I wouldn’t blame Anne for having a little bit of paranoia about witnessing (=causality?) accidents…so she must have been duly impressed, when my bike’s rear tire suddenly stopped as we zoomed at a reasonable 15 mph down the last couple of hairpin turns.
As for me, I noticed it the second I touched down from a (very rare) air-grab (the water humps make it hard NOT to catch at least a foot of air). Banjo-back-slap I’m quite used to. But somehow the back end of my ‘ham began fishtailing around to the side (I let it) and then the bike went off toward the road’s edge. Think. Think. Slide…Oh, wait… my sweater, I didn’t really tie it right around my waist, did I?
Oh, shit. It’s become entrained in the back wheel…oh, well…just don’t touch that left brake…This is taking a long time, damn, I’m going to crash oh shit oh shit oh wait OK stick out right foot, and …come.to.a.stop.
Upright… and Anne looking very concerned.
“Friend, that was my fault” I assured her. “You should see my square knot”.
It has happened before. About 15 years ago, a sweater slid off my waist and into the wheel; luckily I was climbing very fast up the Sausalito hill, and just groaned to a stop wondering what the hell happened. I want to go on the record as a person who will never ever tie a sweater around my handlebars. That front wheel can’t afford to catch a garment…

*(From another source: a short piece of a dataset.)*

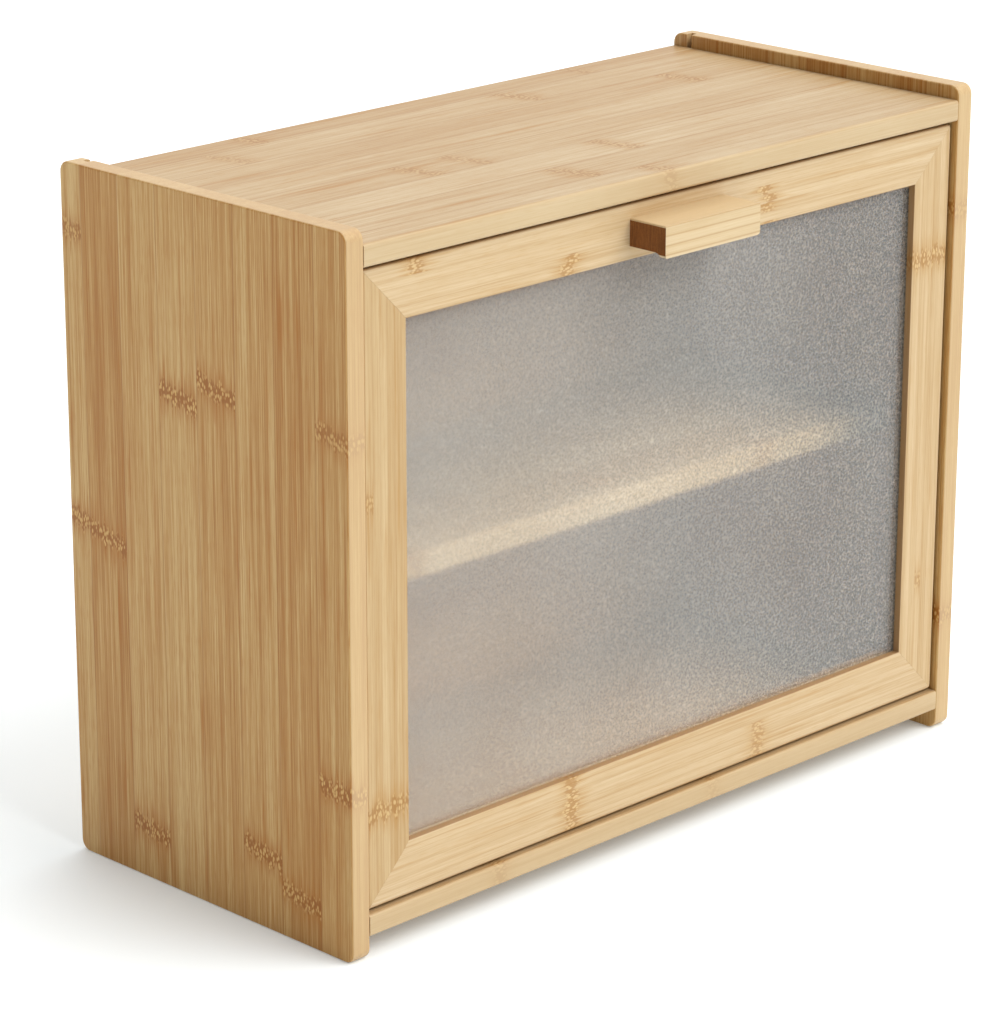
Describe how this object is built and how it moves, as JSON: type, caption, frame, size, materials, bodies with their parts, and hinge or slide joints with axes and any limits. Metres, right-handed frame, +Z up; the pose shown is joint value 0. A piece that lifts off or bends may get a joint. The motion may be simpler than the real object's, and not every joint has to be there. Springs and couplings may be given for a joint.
{
  "type": "bread box with drop-front door",
  "caption": "Bamboo bread box: a low case with side lips and feet, an inner shelf, and a framed frosted door with a block handle that swings down at the front.",
  "frame": {"origin": "on the counter, at the centre of the footprint with the handle counted in", "axes": "+X to the right seen from the front, -Y towards the front (door side), +Z up"},
  "size_m": [0.4, 0.1984, 0.32],
  "materials": {
    "bamboo_board": "clear satin lacquer on laminated bamboo",
    "bamboo_frame": "clear satin lacquer on bamboo strip",
    "bamboo_sheet": "clear satin lacquer on thin bamboo ply",
    "dowel_wood": "raw beech",
    "frosted_pane": "pebbled and frosted",
    "plated_steel": "zinc plated",
    "magnet_nickel": "nickel plated"
  },
  "bodies": {
    "carcass": {"left_side_panel": "bamboo_board", "right_side_panel": "bamboo_board", "top_panel": "bamboo_board", "bottom_panel": "bamboo_board", "back_panel": "bamboo_sheet", "top_left_dowels": "dowel_wood", "top_right_dowels": "dowel_wood", "bottom_left_dowels": "dowel_wood", "bottom_right_dowels": "dowel_wood", "shelf_supports": "plated_steel", "stop_cleat": "bamboo_board", "cleat_screws": "plated_steel", "left_magnet": "magnet_nickel", "right_magnet": "magnet_nickel"},
    "door": {"door_top_rail": "bamboo_frame", "door_bottom_rail": "bamboo_frame", "door_left_stile": "bamboo_frame", "door_right_stile": "bamboo_frame", "mitre_splines": "dowel_wood", "door_pane": "frosted_pane", "door_handle": "bamboo_frame", "handle_screws": "plated_steel", "left_strike_plate": "plated_steel", "right_strike_plate": "plated_steel", "strike_screws": "plated_steel", "left_hinge_pin": "plated_steel", "right_hinge_pin": "plated_steel"},
    "shelf": {"shelf": "bamboo_board"}
  },
  "joints": [
    {"name": "door_hinge", "type": "hinge", "parent": "carcass", "child": "door", "pos_m": [0, -0.07496, 0.02419], "axis": [1, 0, 0], "range_deg": [0, 89]},
    {"name": "shelf_lift", "type": "slide", "parent": "carcass", "child": "shelf", "axis": [0, 0, 1], "range_m": [0, 0.14]}
  ]
}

We spent 5 minutes disentangling the unfortunate sweater (which happened to be forest brown, so nae harm, nae foule) and me begging her not to tell anyone she’d seen the stupidest pilot error I’ve commited in years.
Some minutes of feeling shaky because a crash at that speed would have worked wonders on my back, and that poor ol ‘El Kabong’ banjo…. I apologized for scaring her, although the more time that passed, the cockier I felt about my “superior handing skills” –so well -mated to a juvenile responsibility quotient!
Let me ride through my sixties, God, do.